* BEGIN Recorded data *

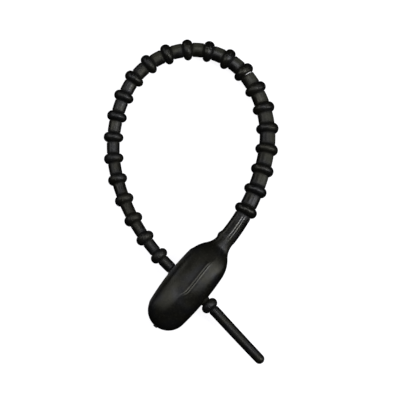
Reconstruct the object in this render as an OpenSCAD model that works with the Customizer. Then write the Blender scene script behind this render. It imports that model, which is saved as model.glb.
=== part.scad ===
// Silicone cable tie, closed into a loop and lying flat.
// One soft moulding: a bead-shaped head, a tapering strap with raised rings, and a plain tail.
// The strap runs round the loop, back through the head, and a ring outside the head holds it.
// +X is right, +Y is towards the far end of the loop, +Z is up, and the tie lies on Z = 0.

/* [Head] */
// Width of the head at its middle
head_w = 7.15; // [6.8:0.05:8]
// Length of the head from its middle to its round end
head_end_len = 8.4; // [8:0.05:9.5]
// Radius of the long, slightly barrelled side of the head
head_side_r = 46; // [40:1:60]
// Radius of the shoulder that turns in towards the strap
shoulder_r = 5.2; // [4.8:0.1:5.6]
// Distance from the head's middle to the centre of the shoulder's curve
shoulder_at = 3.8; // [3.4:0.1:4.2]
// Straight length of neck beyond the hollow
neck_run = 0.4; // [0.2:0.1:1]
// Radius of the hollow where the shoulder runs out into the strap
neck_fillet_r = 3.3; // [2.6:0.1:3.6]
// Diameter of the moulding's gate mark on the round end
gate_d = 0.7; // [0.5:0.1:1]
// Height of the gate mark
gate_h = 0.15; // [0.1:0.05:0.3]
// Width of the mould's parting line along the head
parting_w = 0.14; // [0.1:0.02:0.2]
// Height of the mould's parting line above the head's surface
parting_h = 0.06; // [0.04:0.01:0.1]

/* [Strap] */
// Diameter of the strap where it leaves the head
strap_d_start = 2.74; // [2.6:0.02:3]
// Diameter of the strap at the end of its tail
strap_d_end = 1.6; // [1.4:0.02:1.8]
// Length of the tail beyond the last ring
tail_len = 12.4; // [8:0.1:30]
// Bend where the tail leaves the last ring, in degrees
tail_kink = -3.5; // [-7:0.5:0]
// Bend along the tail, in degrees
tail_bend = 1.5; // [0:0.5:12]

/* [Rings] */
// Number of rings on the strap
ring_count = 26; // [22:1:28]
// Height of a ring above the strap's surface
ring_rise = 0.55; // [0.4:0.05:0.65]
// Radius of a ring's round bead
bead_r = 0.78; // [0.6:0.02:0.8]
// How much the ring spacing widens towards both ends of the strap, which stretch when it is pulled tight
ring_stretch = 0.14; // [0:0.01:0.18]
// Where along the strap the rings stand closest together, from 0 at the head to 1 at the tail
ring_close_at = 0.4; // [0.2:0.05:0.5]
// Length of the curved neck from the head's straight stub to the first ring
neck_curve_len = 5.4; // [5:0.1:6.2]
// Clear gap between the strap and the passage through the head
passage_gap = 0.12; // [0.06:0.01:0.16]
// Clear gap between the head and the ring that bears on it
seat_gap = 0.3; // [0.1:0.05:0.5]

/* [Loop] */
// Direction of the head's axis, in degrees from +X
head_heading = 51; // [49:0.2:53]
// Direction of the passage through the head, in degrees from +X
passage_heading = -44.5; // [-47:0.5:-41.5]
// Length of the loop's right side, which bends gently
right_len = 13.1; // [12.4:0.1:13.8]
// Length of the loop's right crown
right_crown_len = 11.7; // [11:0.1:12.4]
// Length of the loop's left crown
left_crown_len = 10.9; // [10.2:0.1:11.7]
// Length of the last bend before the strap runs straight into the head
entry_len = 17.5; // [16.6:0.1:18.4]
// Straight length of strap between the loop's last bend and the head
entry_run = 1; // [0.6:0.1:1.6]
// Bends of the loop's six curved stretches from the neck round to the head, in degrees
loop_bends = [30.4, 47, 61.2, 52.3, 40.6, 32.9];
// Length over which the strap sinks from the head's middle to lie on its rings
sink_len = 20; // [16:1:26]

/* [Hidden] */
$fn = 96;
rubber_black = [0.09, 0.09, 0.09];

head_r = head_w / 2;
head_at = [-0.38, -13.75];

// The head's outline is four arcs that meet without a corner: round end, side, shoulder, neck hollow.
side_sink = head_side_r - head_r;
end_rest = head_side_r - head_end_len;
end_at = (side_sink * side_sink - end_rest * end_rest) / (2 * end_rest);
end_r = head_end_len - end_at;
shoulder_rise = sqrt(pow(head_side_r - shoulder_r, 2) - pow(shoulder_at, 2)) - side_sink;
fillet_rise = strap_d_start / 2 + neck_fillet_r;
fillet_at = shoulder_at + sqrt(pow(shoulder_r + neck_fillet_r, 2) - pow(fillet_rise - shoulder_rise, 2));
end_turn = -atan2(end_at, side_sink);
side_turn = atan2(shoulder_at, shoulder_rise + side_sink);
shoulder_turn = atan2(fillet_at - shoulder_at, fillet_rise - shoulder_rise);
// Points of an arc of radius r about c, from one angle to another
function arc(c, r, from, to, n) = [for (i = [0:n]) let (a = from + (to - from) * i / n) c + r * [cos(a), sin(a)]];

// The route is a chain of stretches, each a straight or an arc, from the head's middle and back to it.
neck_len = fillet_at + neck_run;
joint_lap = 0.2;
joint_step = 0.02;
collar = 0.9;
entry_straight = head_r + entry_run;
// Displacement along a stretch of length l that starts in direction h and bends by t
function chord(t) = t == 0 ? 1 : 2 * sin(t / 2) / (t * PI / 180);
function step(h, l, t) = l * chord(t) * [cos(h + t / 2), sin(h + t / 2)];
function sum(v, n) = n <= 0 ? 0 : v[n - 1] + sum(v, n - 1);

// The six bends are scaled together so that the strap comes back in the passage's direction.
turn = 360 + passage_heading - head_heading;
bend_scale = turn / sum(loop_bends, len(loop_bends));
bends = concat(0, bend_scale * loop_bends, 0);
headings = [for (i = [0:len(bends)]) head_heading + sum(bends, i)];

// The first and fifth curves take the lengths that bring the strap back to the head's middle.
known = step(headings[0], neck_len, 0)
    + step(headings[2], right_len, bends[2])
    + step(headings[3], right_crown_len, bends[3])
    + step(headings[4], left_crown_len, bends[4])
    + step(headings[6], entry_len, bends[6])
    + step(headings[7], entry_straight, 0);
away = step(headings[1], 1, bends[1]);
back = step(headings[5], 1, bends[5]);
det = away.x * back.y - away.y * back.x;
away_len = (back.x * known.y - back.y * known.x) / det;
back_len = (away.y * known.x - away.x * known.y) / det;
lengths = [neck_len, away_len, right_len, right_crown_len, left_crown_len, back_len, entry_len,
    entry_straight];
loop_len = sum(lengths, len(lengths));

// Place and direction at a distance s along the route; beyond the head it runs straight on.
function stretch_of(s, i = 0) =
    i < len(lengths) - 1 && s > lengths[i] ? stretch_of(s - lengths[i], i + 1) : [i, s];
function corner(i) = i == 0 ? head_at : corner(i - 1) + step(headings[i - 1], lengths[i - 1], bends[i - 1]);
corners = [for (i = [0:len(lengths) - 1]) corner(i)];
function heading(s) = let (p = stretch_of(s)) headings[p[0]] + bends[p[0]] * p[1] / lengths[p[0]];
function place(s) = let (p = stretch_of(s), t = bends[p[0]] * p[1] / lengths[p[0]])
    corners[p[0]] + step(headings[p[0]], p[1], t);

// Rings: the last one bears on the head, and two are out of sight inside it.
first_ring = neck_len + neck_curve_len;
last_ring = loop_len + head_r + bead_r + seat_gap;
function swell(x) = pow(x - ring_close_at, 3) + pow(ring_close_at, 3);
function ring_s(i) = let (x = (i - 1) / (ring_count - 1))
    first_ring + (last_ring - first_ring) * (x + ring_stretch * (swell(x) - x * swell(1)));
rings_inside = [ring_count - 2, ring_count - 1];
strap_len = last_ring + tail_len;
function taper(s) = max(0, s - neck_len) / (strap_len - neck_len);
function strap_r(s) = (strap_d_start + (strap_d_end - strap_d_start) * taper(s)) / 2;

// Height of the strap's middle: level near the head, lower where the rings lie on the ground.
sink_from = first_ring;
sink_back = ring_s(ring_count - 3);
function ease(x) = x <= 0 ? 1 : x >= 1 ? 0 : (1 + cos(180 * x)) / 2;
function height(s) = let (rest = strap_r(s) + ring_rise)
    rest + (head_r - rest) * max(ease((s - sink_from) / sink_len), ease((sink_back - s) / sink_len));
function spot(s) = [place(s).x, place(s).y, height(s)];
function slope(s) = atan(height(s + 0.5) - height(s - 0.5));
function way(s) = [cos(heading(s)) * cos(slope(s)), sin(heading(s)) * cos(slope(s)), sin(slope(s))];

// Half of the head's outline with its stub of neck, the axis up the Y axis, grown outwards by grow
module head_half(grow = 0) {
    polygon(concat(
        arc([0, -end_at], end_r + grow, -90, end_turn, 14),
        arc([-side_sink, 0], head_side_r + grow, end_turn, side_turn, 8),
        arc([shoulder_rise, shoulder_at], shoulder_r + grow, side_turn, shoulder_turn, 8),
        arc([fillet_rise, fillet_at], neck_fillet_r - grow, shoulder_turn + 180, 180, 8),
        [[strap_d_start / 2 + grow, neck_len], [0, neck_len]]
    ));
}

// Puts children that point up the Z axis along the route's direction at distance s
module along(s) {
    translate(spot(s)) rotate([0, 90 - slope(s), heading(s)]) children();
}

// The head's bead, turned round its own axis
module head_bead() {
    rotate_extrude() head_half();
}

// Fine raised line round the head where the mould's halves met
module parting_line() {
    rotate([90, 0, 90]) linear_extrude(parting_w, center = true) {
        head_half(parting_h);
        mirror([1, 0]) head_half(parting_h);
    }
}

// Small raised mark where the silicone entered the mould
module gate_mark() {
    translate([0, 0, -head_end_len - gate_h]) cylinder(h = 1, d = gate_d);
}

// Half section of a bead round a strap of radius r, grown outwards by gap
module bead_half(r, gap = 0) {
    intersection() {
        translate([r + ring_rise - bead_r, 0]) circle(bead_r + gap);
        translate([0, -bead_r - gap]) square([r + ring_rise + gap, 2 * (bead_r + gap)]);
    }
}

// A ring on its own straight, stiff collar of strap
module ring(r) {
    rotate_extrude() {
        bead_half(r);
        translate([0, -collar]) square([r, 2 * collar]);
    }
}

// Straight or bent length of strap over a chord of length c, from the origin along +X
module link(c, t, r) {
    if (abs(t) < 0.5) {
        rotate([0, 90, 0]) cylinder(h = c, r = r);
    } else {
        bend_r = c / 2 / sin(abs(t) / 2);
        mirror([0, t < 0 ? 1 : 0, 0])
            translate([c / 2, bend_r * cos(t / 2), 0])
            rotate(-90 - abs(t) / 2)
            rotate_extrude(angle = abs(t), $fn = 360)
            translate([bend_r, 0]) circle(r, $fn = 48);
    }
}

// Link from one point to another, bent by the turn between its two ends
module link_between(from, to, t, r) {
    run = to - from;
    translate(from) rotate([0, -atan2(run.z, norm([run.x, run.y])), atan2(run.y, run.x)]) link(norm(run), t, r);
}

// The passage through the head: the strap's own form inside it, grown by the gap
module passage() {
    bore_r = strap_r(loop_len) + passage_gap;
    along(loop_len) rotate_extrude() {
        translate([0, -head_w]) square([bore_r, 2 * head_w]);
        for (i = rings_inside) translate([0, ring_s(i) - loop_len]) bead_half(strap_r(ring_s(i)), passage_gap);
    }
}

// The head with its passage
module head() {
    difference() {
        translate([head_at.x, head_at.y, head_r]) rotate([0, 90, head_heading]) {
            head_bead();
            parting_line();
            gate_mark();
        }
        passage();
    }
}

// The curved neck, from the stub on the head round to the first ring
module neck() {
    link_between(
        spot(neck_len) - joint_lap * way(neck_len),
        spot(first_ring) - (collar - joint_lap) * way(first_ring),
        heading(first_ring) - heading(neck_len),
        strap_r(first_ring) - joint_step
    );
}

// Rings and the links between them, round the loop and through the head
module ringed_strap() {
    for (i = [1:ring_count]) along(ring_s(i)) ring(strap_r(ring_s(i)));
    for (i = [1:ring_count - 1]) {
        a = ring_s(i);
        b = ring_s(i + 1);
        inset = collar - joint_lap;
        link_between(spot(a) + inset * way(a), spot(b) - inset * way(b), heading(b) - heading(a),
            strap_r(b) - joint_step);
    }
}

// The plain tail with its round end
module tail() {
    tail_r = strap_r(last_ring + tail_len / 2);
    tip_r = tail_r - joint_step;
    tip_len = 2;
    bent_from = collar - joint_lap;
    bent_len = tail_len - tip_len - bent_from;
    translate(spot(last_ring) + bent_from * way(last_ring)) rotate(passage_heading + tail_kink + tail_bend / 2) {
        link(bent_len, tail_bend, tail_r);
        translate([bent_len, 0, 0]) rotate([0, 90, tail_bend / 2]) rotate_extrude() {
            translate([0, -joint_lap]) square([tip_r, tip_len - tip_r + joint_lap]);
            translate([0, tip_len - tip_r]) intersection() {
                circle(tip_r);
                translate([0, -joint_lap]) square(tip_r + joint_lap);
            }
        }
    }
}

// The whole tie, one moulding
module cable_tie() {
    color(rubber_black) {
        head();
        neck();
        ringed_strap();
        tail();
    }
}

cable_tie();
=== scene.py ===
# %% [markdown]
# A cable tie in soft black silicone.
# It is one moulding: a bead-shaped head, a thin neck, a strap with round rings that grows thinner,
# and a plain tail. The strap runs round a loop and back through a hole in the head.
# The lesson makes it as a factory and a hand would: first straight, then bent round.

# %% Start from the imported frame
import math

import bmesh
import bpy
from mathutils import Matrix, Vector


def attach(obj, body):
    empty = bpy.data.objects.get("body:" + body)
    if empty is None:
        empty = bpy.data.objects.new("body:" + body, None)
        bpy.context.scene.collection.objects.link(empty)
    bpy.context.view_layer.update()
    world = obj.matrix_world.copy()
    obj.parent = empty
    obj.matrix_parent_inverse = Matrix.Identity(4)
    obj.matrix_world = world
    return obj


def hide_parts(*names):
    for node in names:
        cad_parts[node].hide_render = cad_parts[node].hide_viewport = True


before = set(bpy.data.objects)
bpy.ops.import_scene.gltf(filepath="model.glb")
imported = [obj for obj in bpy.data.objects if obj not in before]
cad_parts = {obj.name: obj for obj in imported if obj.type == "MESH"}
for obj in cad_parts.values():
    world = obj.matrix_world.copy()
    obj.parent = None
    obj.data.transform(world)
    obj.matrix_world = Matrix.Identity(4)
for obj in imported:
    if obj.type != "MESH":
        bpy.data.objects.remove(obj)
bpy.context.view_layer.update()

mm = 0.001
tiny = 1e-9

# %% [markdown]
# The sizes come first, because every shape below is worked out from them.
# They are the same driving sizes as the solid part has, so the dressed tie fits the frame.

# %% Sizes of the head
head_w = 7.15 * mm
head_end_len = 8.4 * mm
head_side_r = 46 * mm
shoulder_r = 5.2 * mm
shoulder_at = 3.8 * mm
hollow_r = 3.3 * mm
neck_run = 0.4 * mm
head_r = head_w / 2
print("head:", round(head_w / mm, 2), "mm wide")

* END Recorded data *

Exercise requirements:
Your task is to quote exactly the lines beginning with the one that contains "with its round end" and ending with the one that contains "obj.parent = None", with nothing left out or added.

Result of this exercise:
// The plain tail with its round end
module tail() {
    tail_r = strap_r(last_ring + tail_len / 2);
    tip_r = tail_r - joint_step;
    tip_len = 2;
    bent_from = collar - joint_lap;
    bent_len = tail_len - tip_len - bent_from;
    translate(spot(last_ring) + bent_from * way(last_ring)) rotate(passage_heading + tail_kink + tail_bend / 2) {
        link(bent_len, tail_bend, tail_r);
        translate([bent_len, 0, 0]) rotate([0, 90, tail_bend / 2]) rotate_extrude() {
            translate([0, -joint_lap]) square([tip_r, tip_len - tip_r + joint_lap]);
            translate([0, tip_len - tip_r]) intersection() {
                circle(tip_r);
                translate([0, -joint_lap]) square(tip_r + joint_lap);
            }
        }
    }
}

// The whole tie, one moulding
module cable_tie() {
    color(rubber_black) {
        head();
        neck();
        ringed_strap();
        tail();
    }
}

cable_tie();
=== scene.py ===
# %% [markdown]
# A cable tie in soft black silicone.
# It is one moulding: a bead-shaped head, a thin neck, a strap with round rings that grows thinner,
# and a plain tail. The strap runs round a loop and back through a hole in the head.
# The lesson makes it as a factory and a hand would: first straight, then bent round.

# %% Start from the imported frame
import math

import bmesh
import bpy
from mathutils import Matrix, Vector


def attach(obj, body):
    empty = bpy.data.objects.get("body:" + body)
    if empty is None:
        empty = bpy.data.objects.new("body:" + body, None)
        bpy.context.scene.collection.objects.link(empty)
    bpy.context.view_layer.update()
    world = obj.matrix_world.copy()
    obj.parent = empty
    obj.matrix_parent_inverse = Matrix.Identity(4)
    obj.matrix_world = world
    return obj


def hide_parts(*names):
    for node in names:
        cad_parts[node].hide_render = cad_parts[node].hide_viewport = True


before = set(bpy.data.objects)
bpy.ops.import_scene.gltf(filepath="model.glb")
imported = [obj for obj in bpy.data.objects if obj not in before]
cad_parts = {obj.name: obj for obj in imported if obj.type == "MESH"}
for obj in cad_parts.values():
    world = obj.matrix_world.copy()
    obj.parent = None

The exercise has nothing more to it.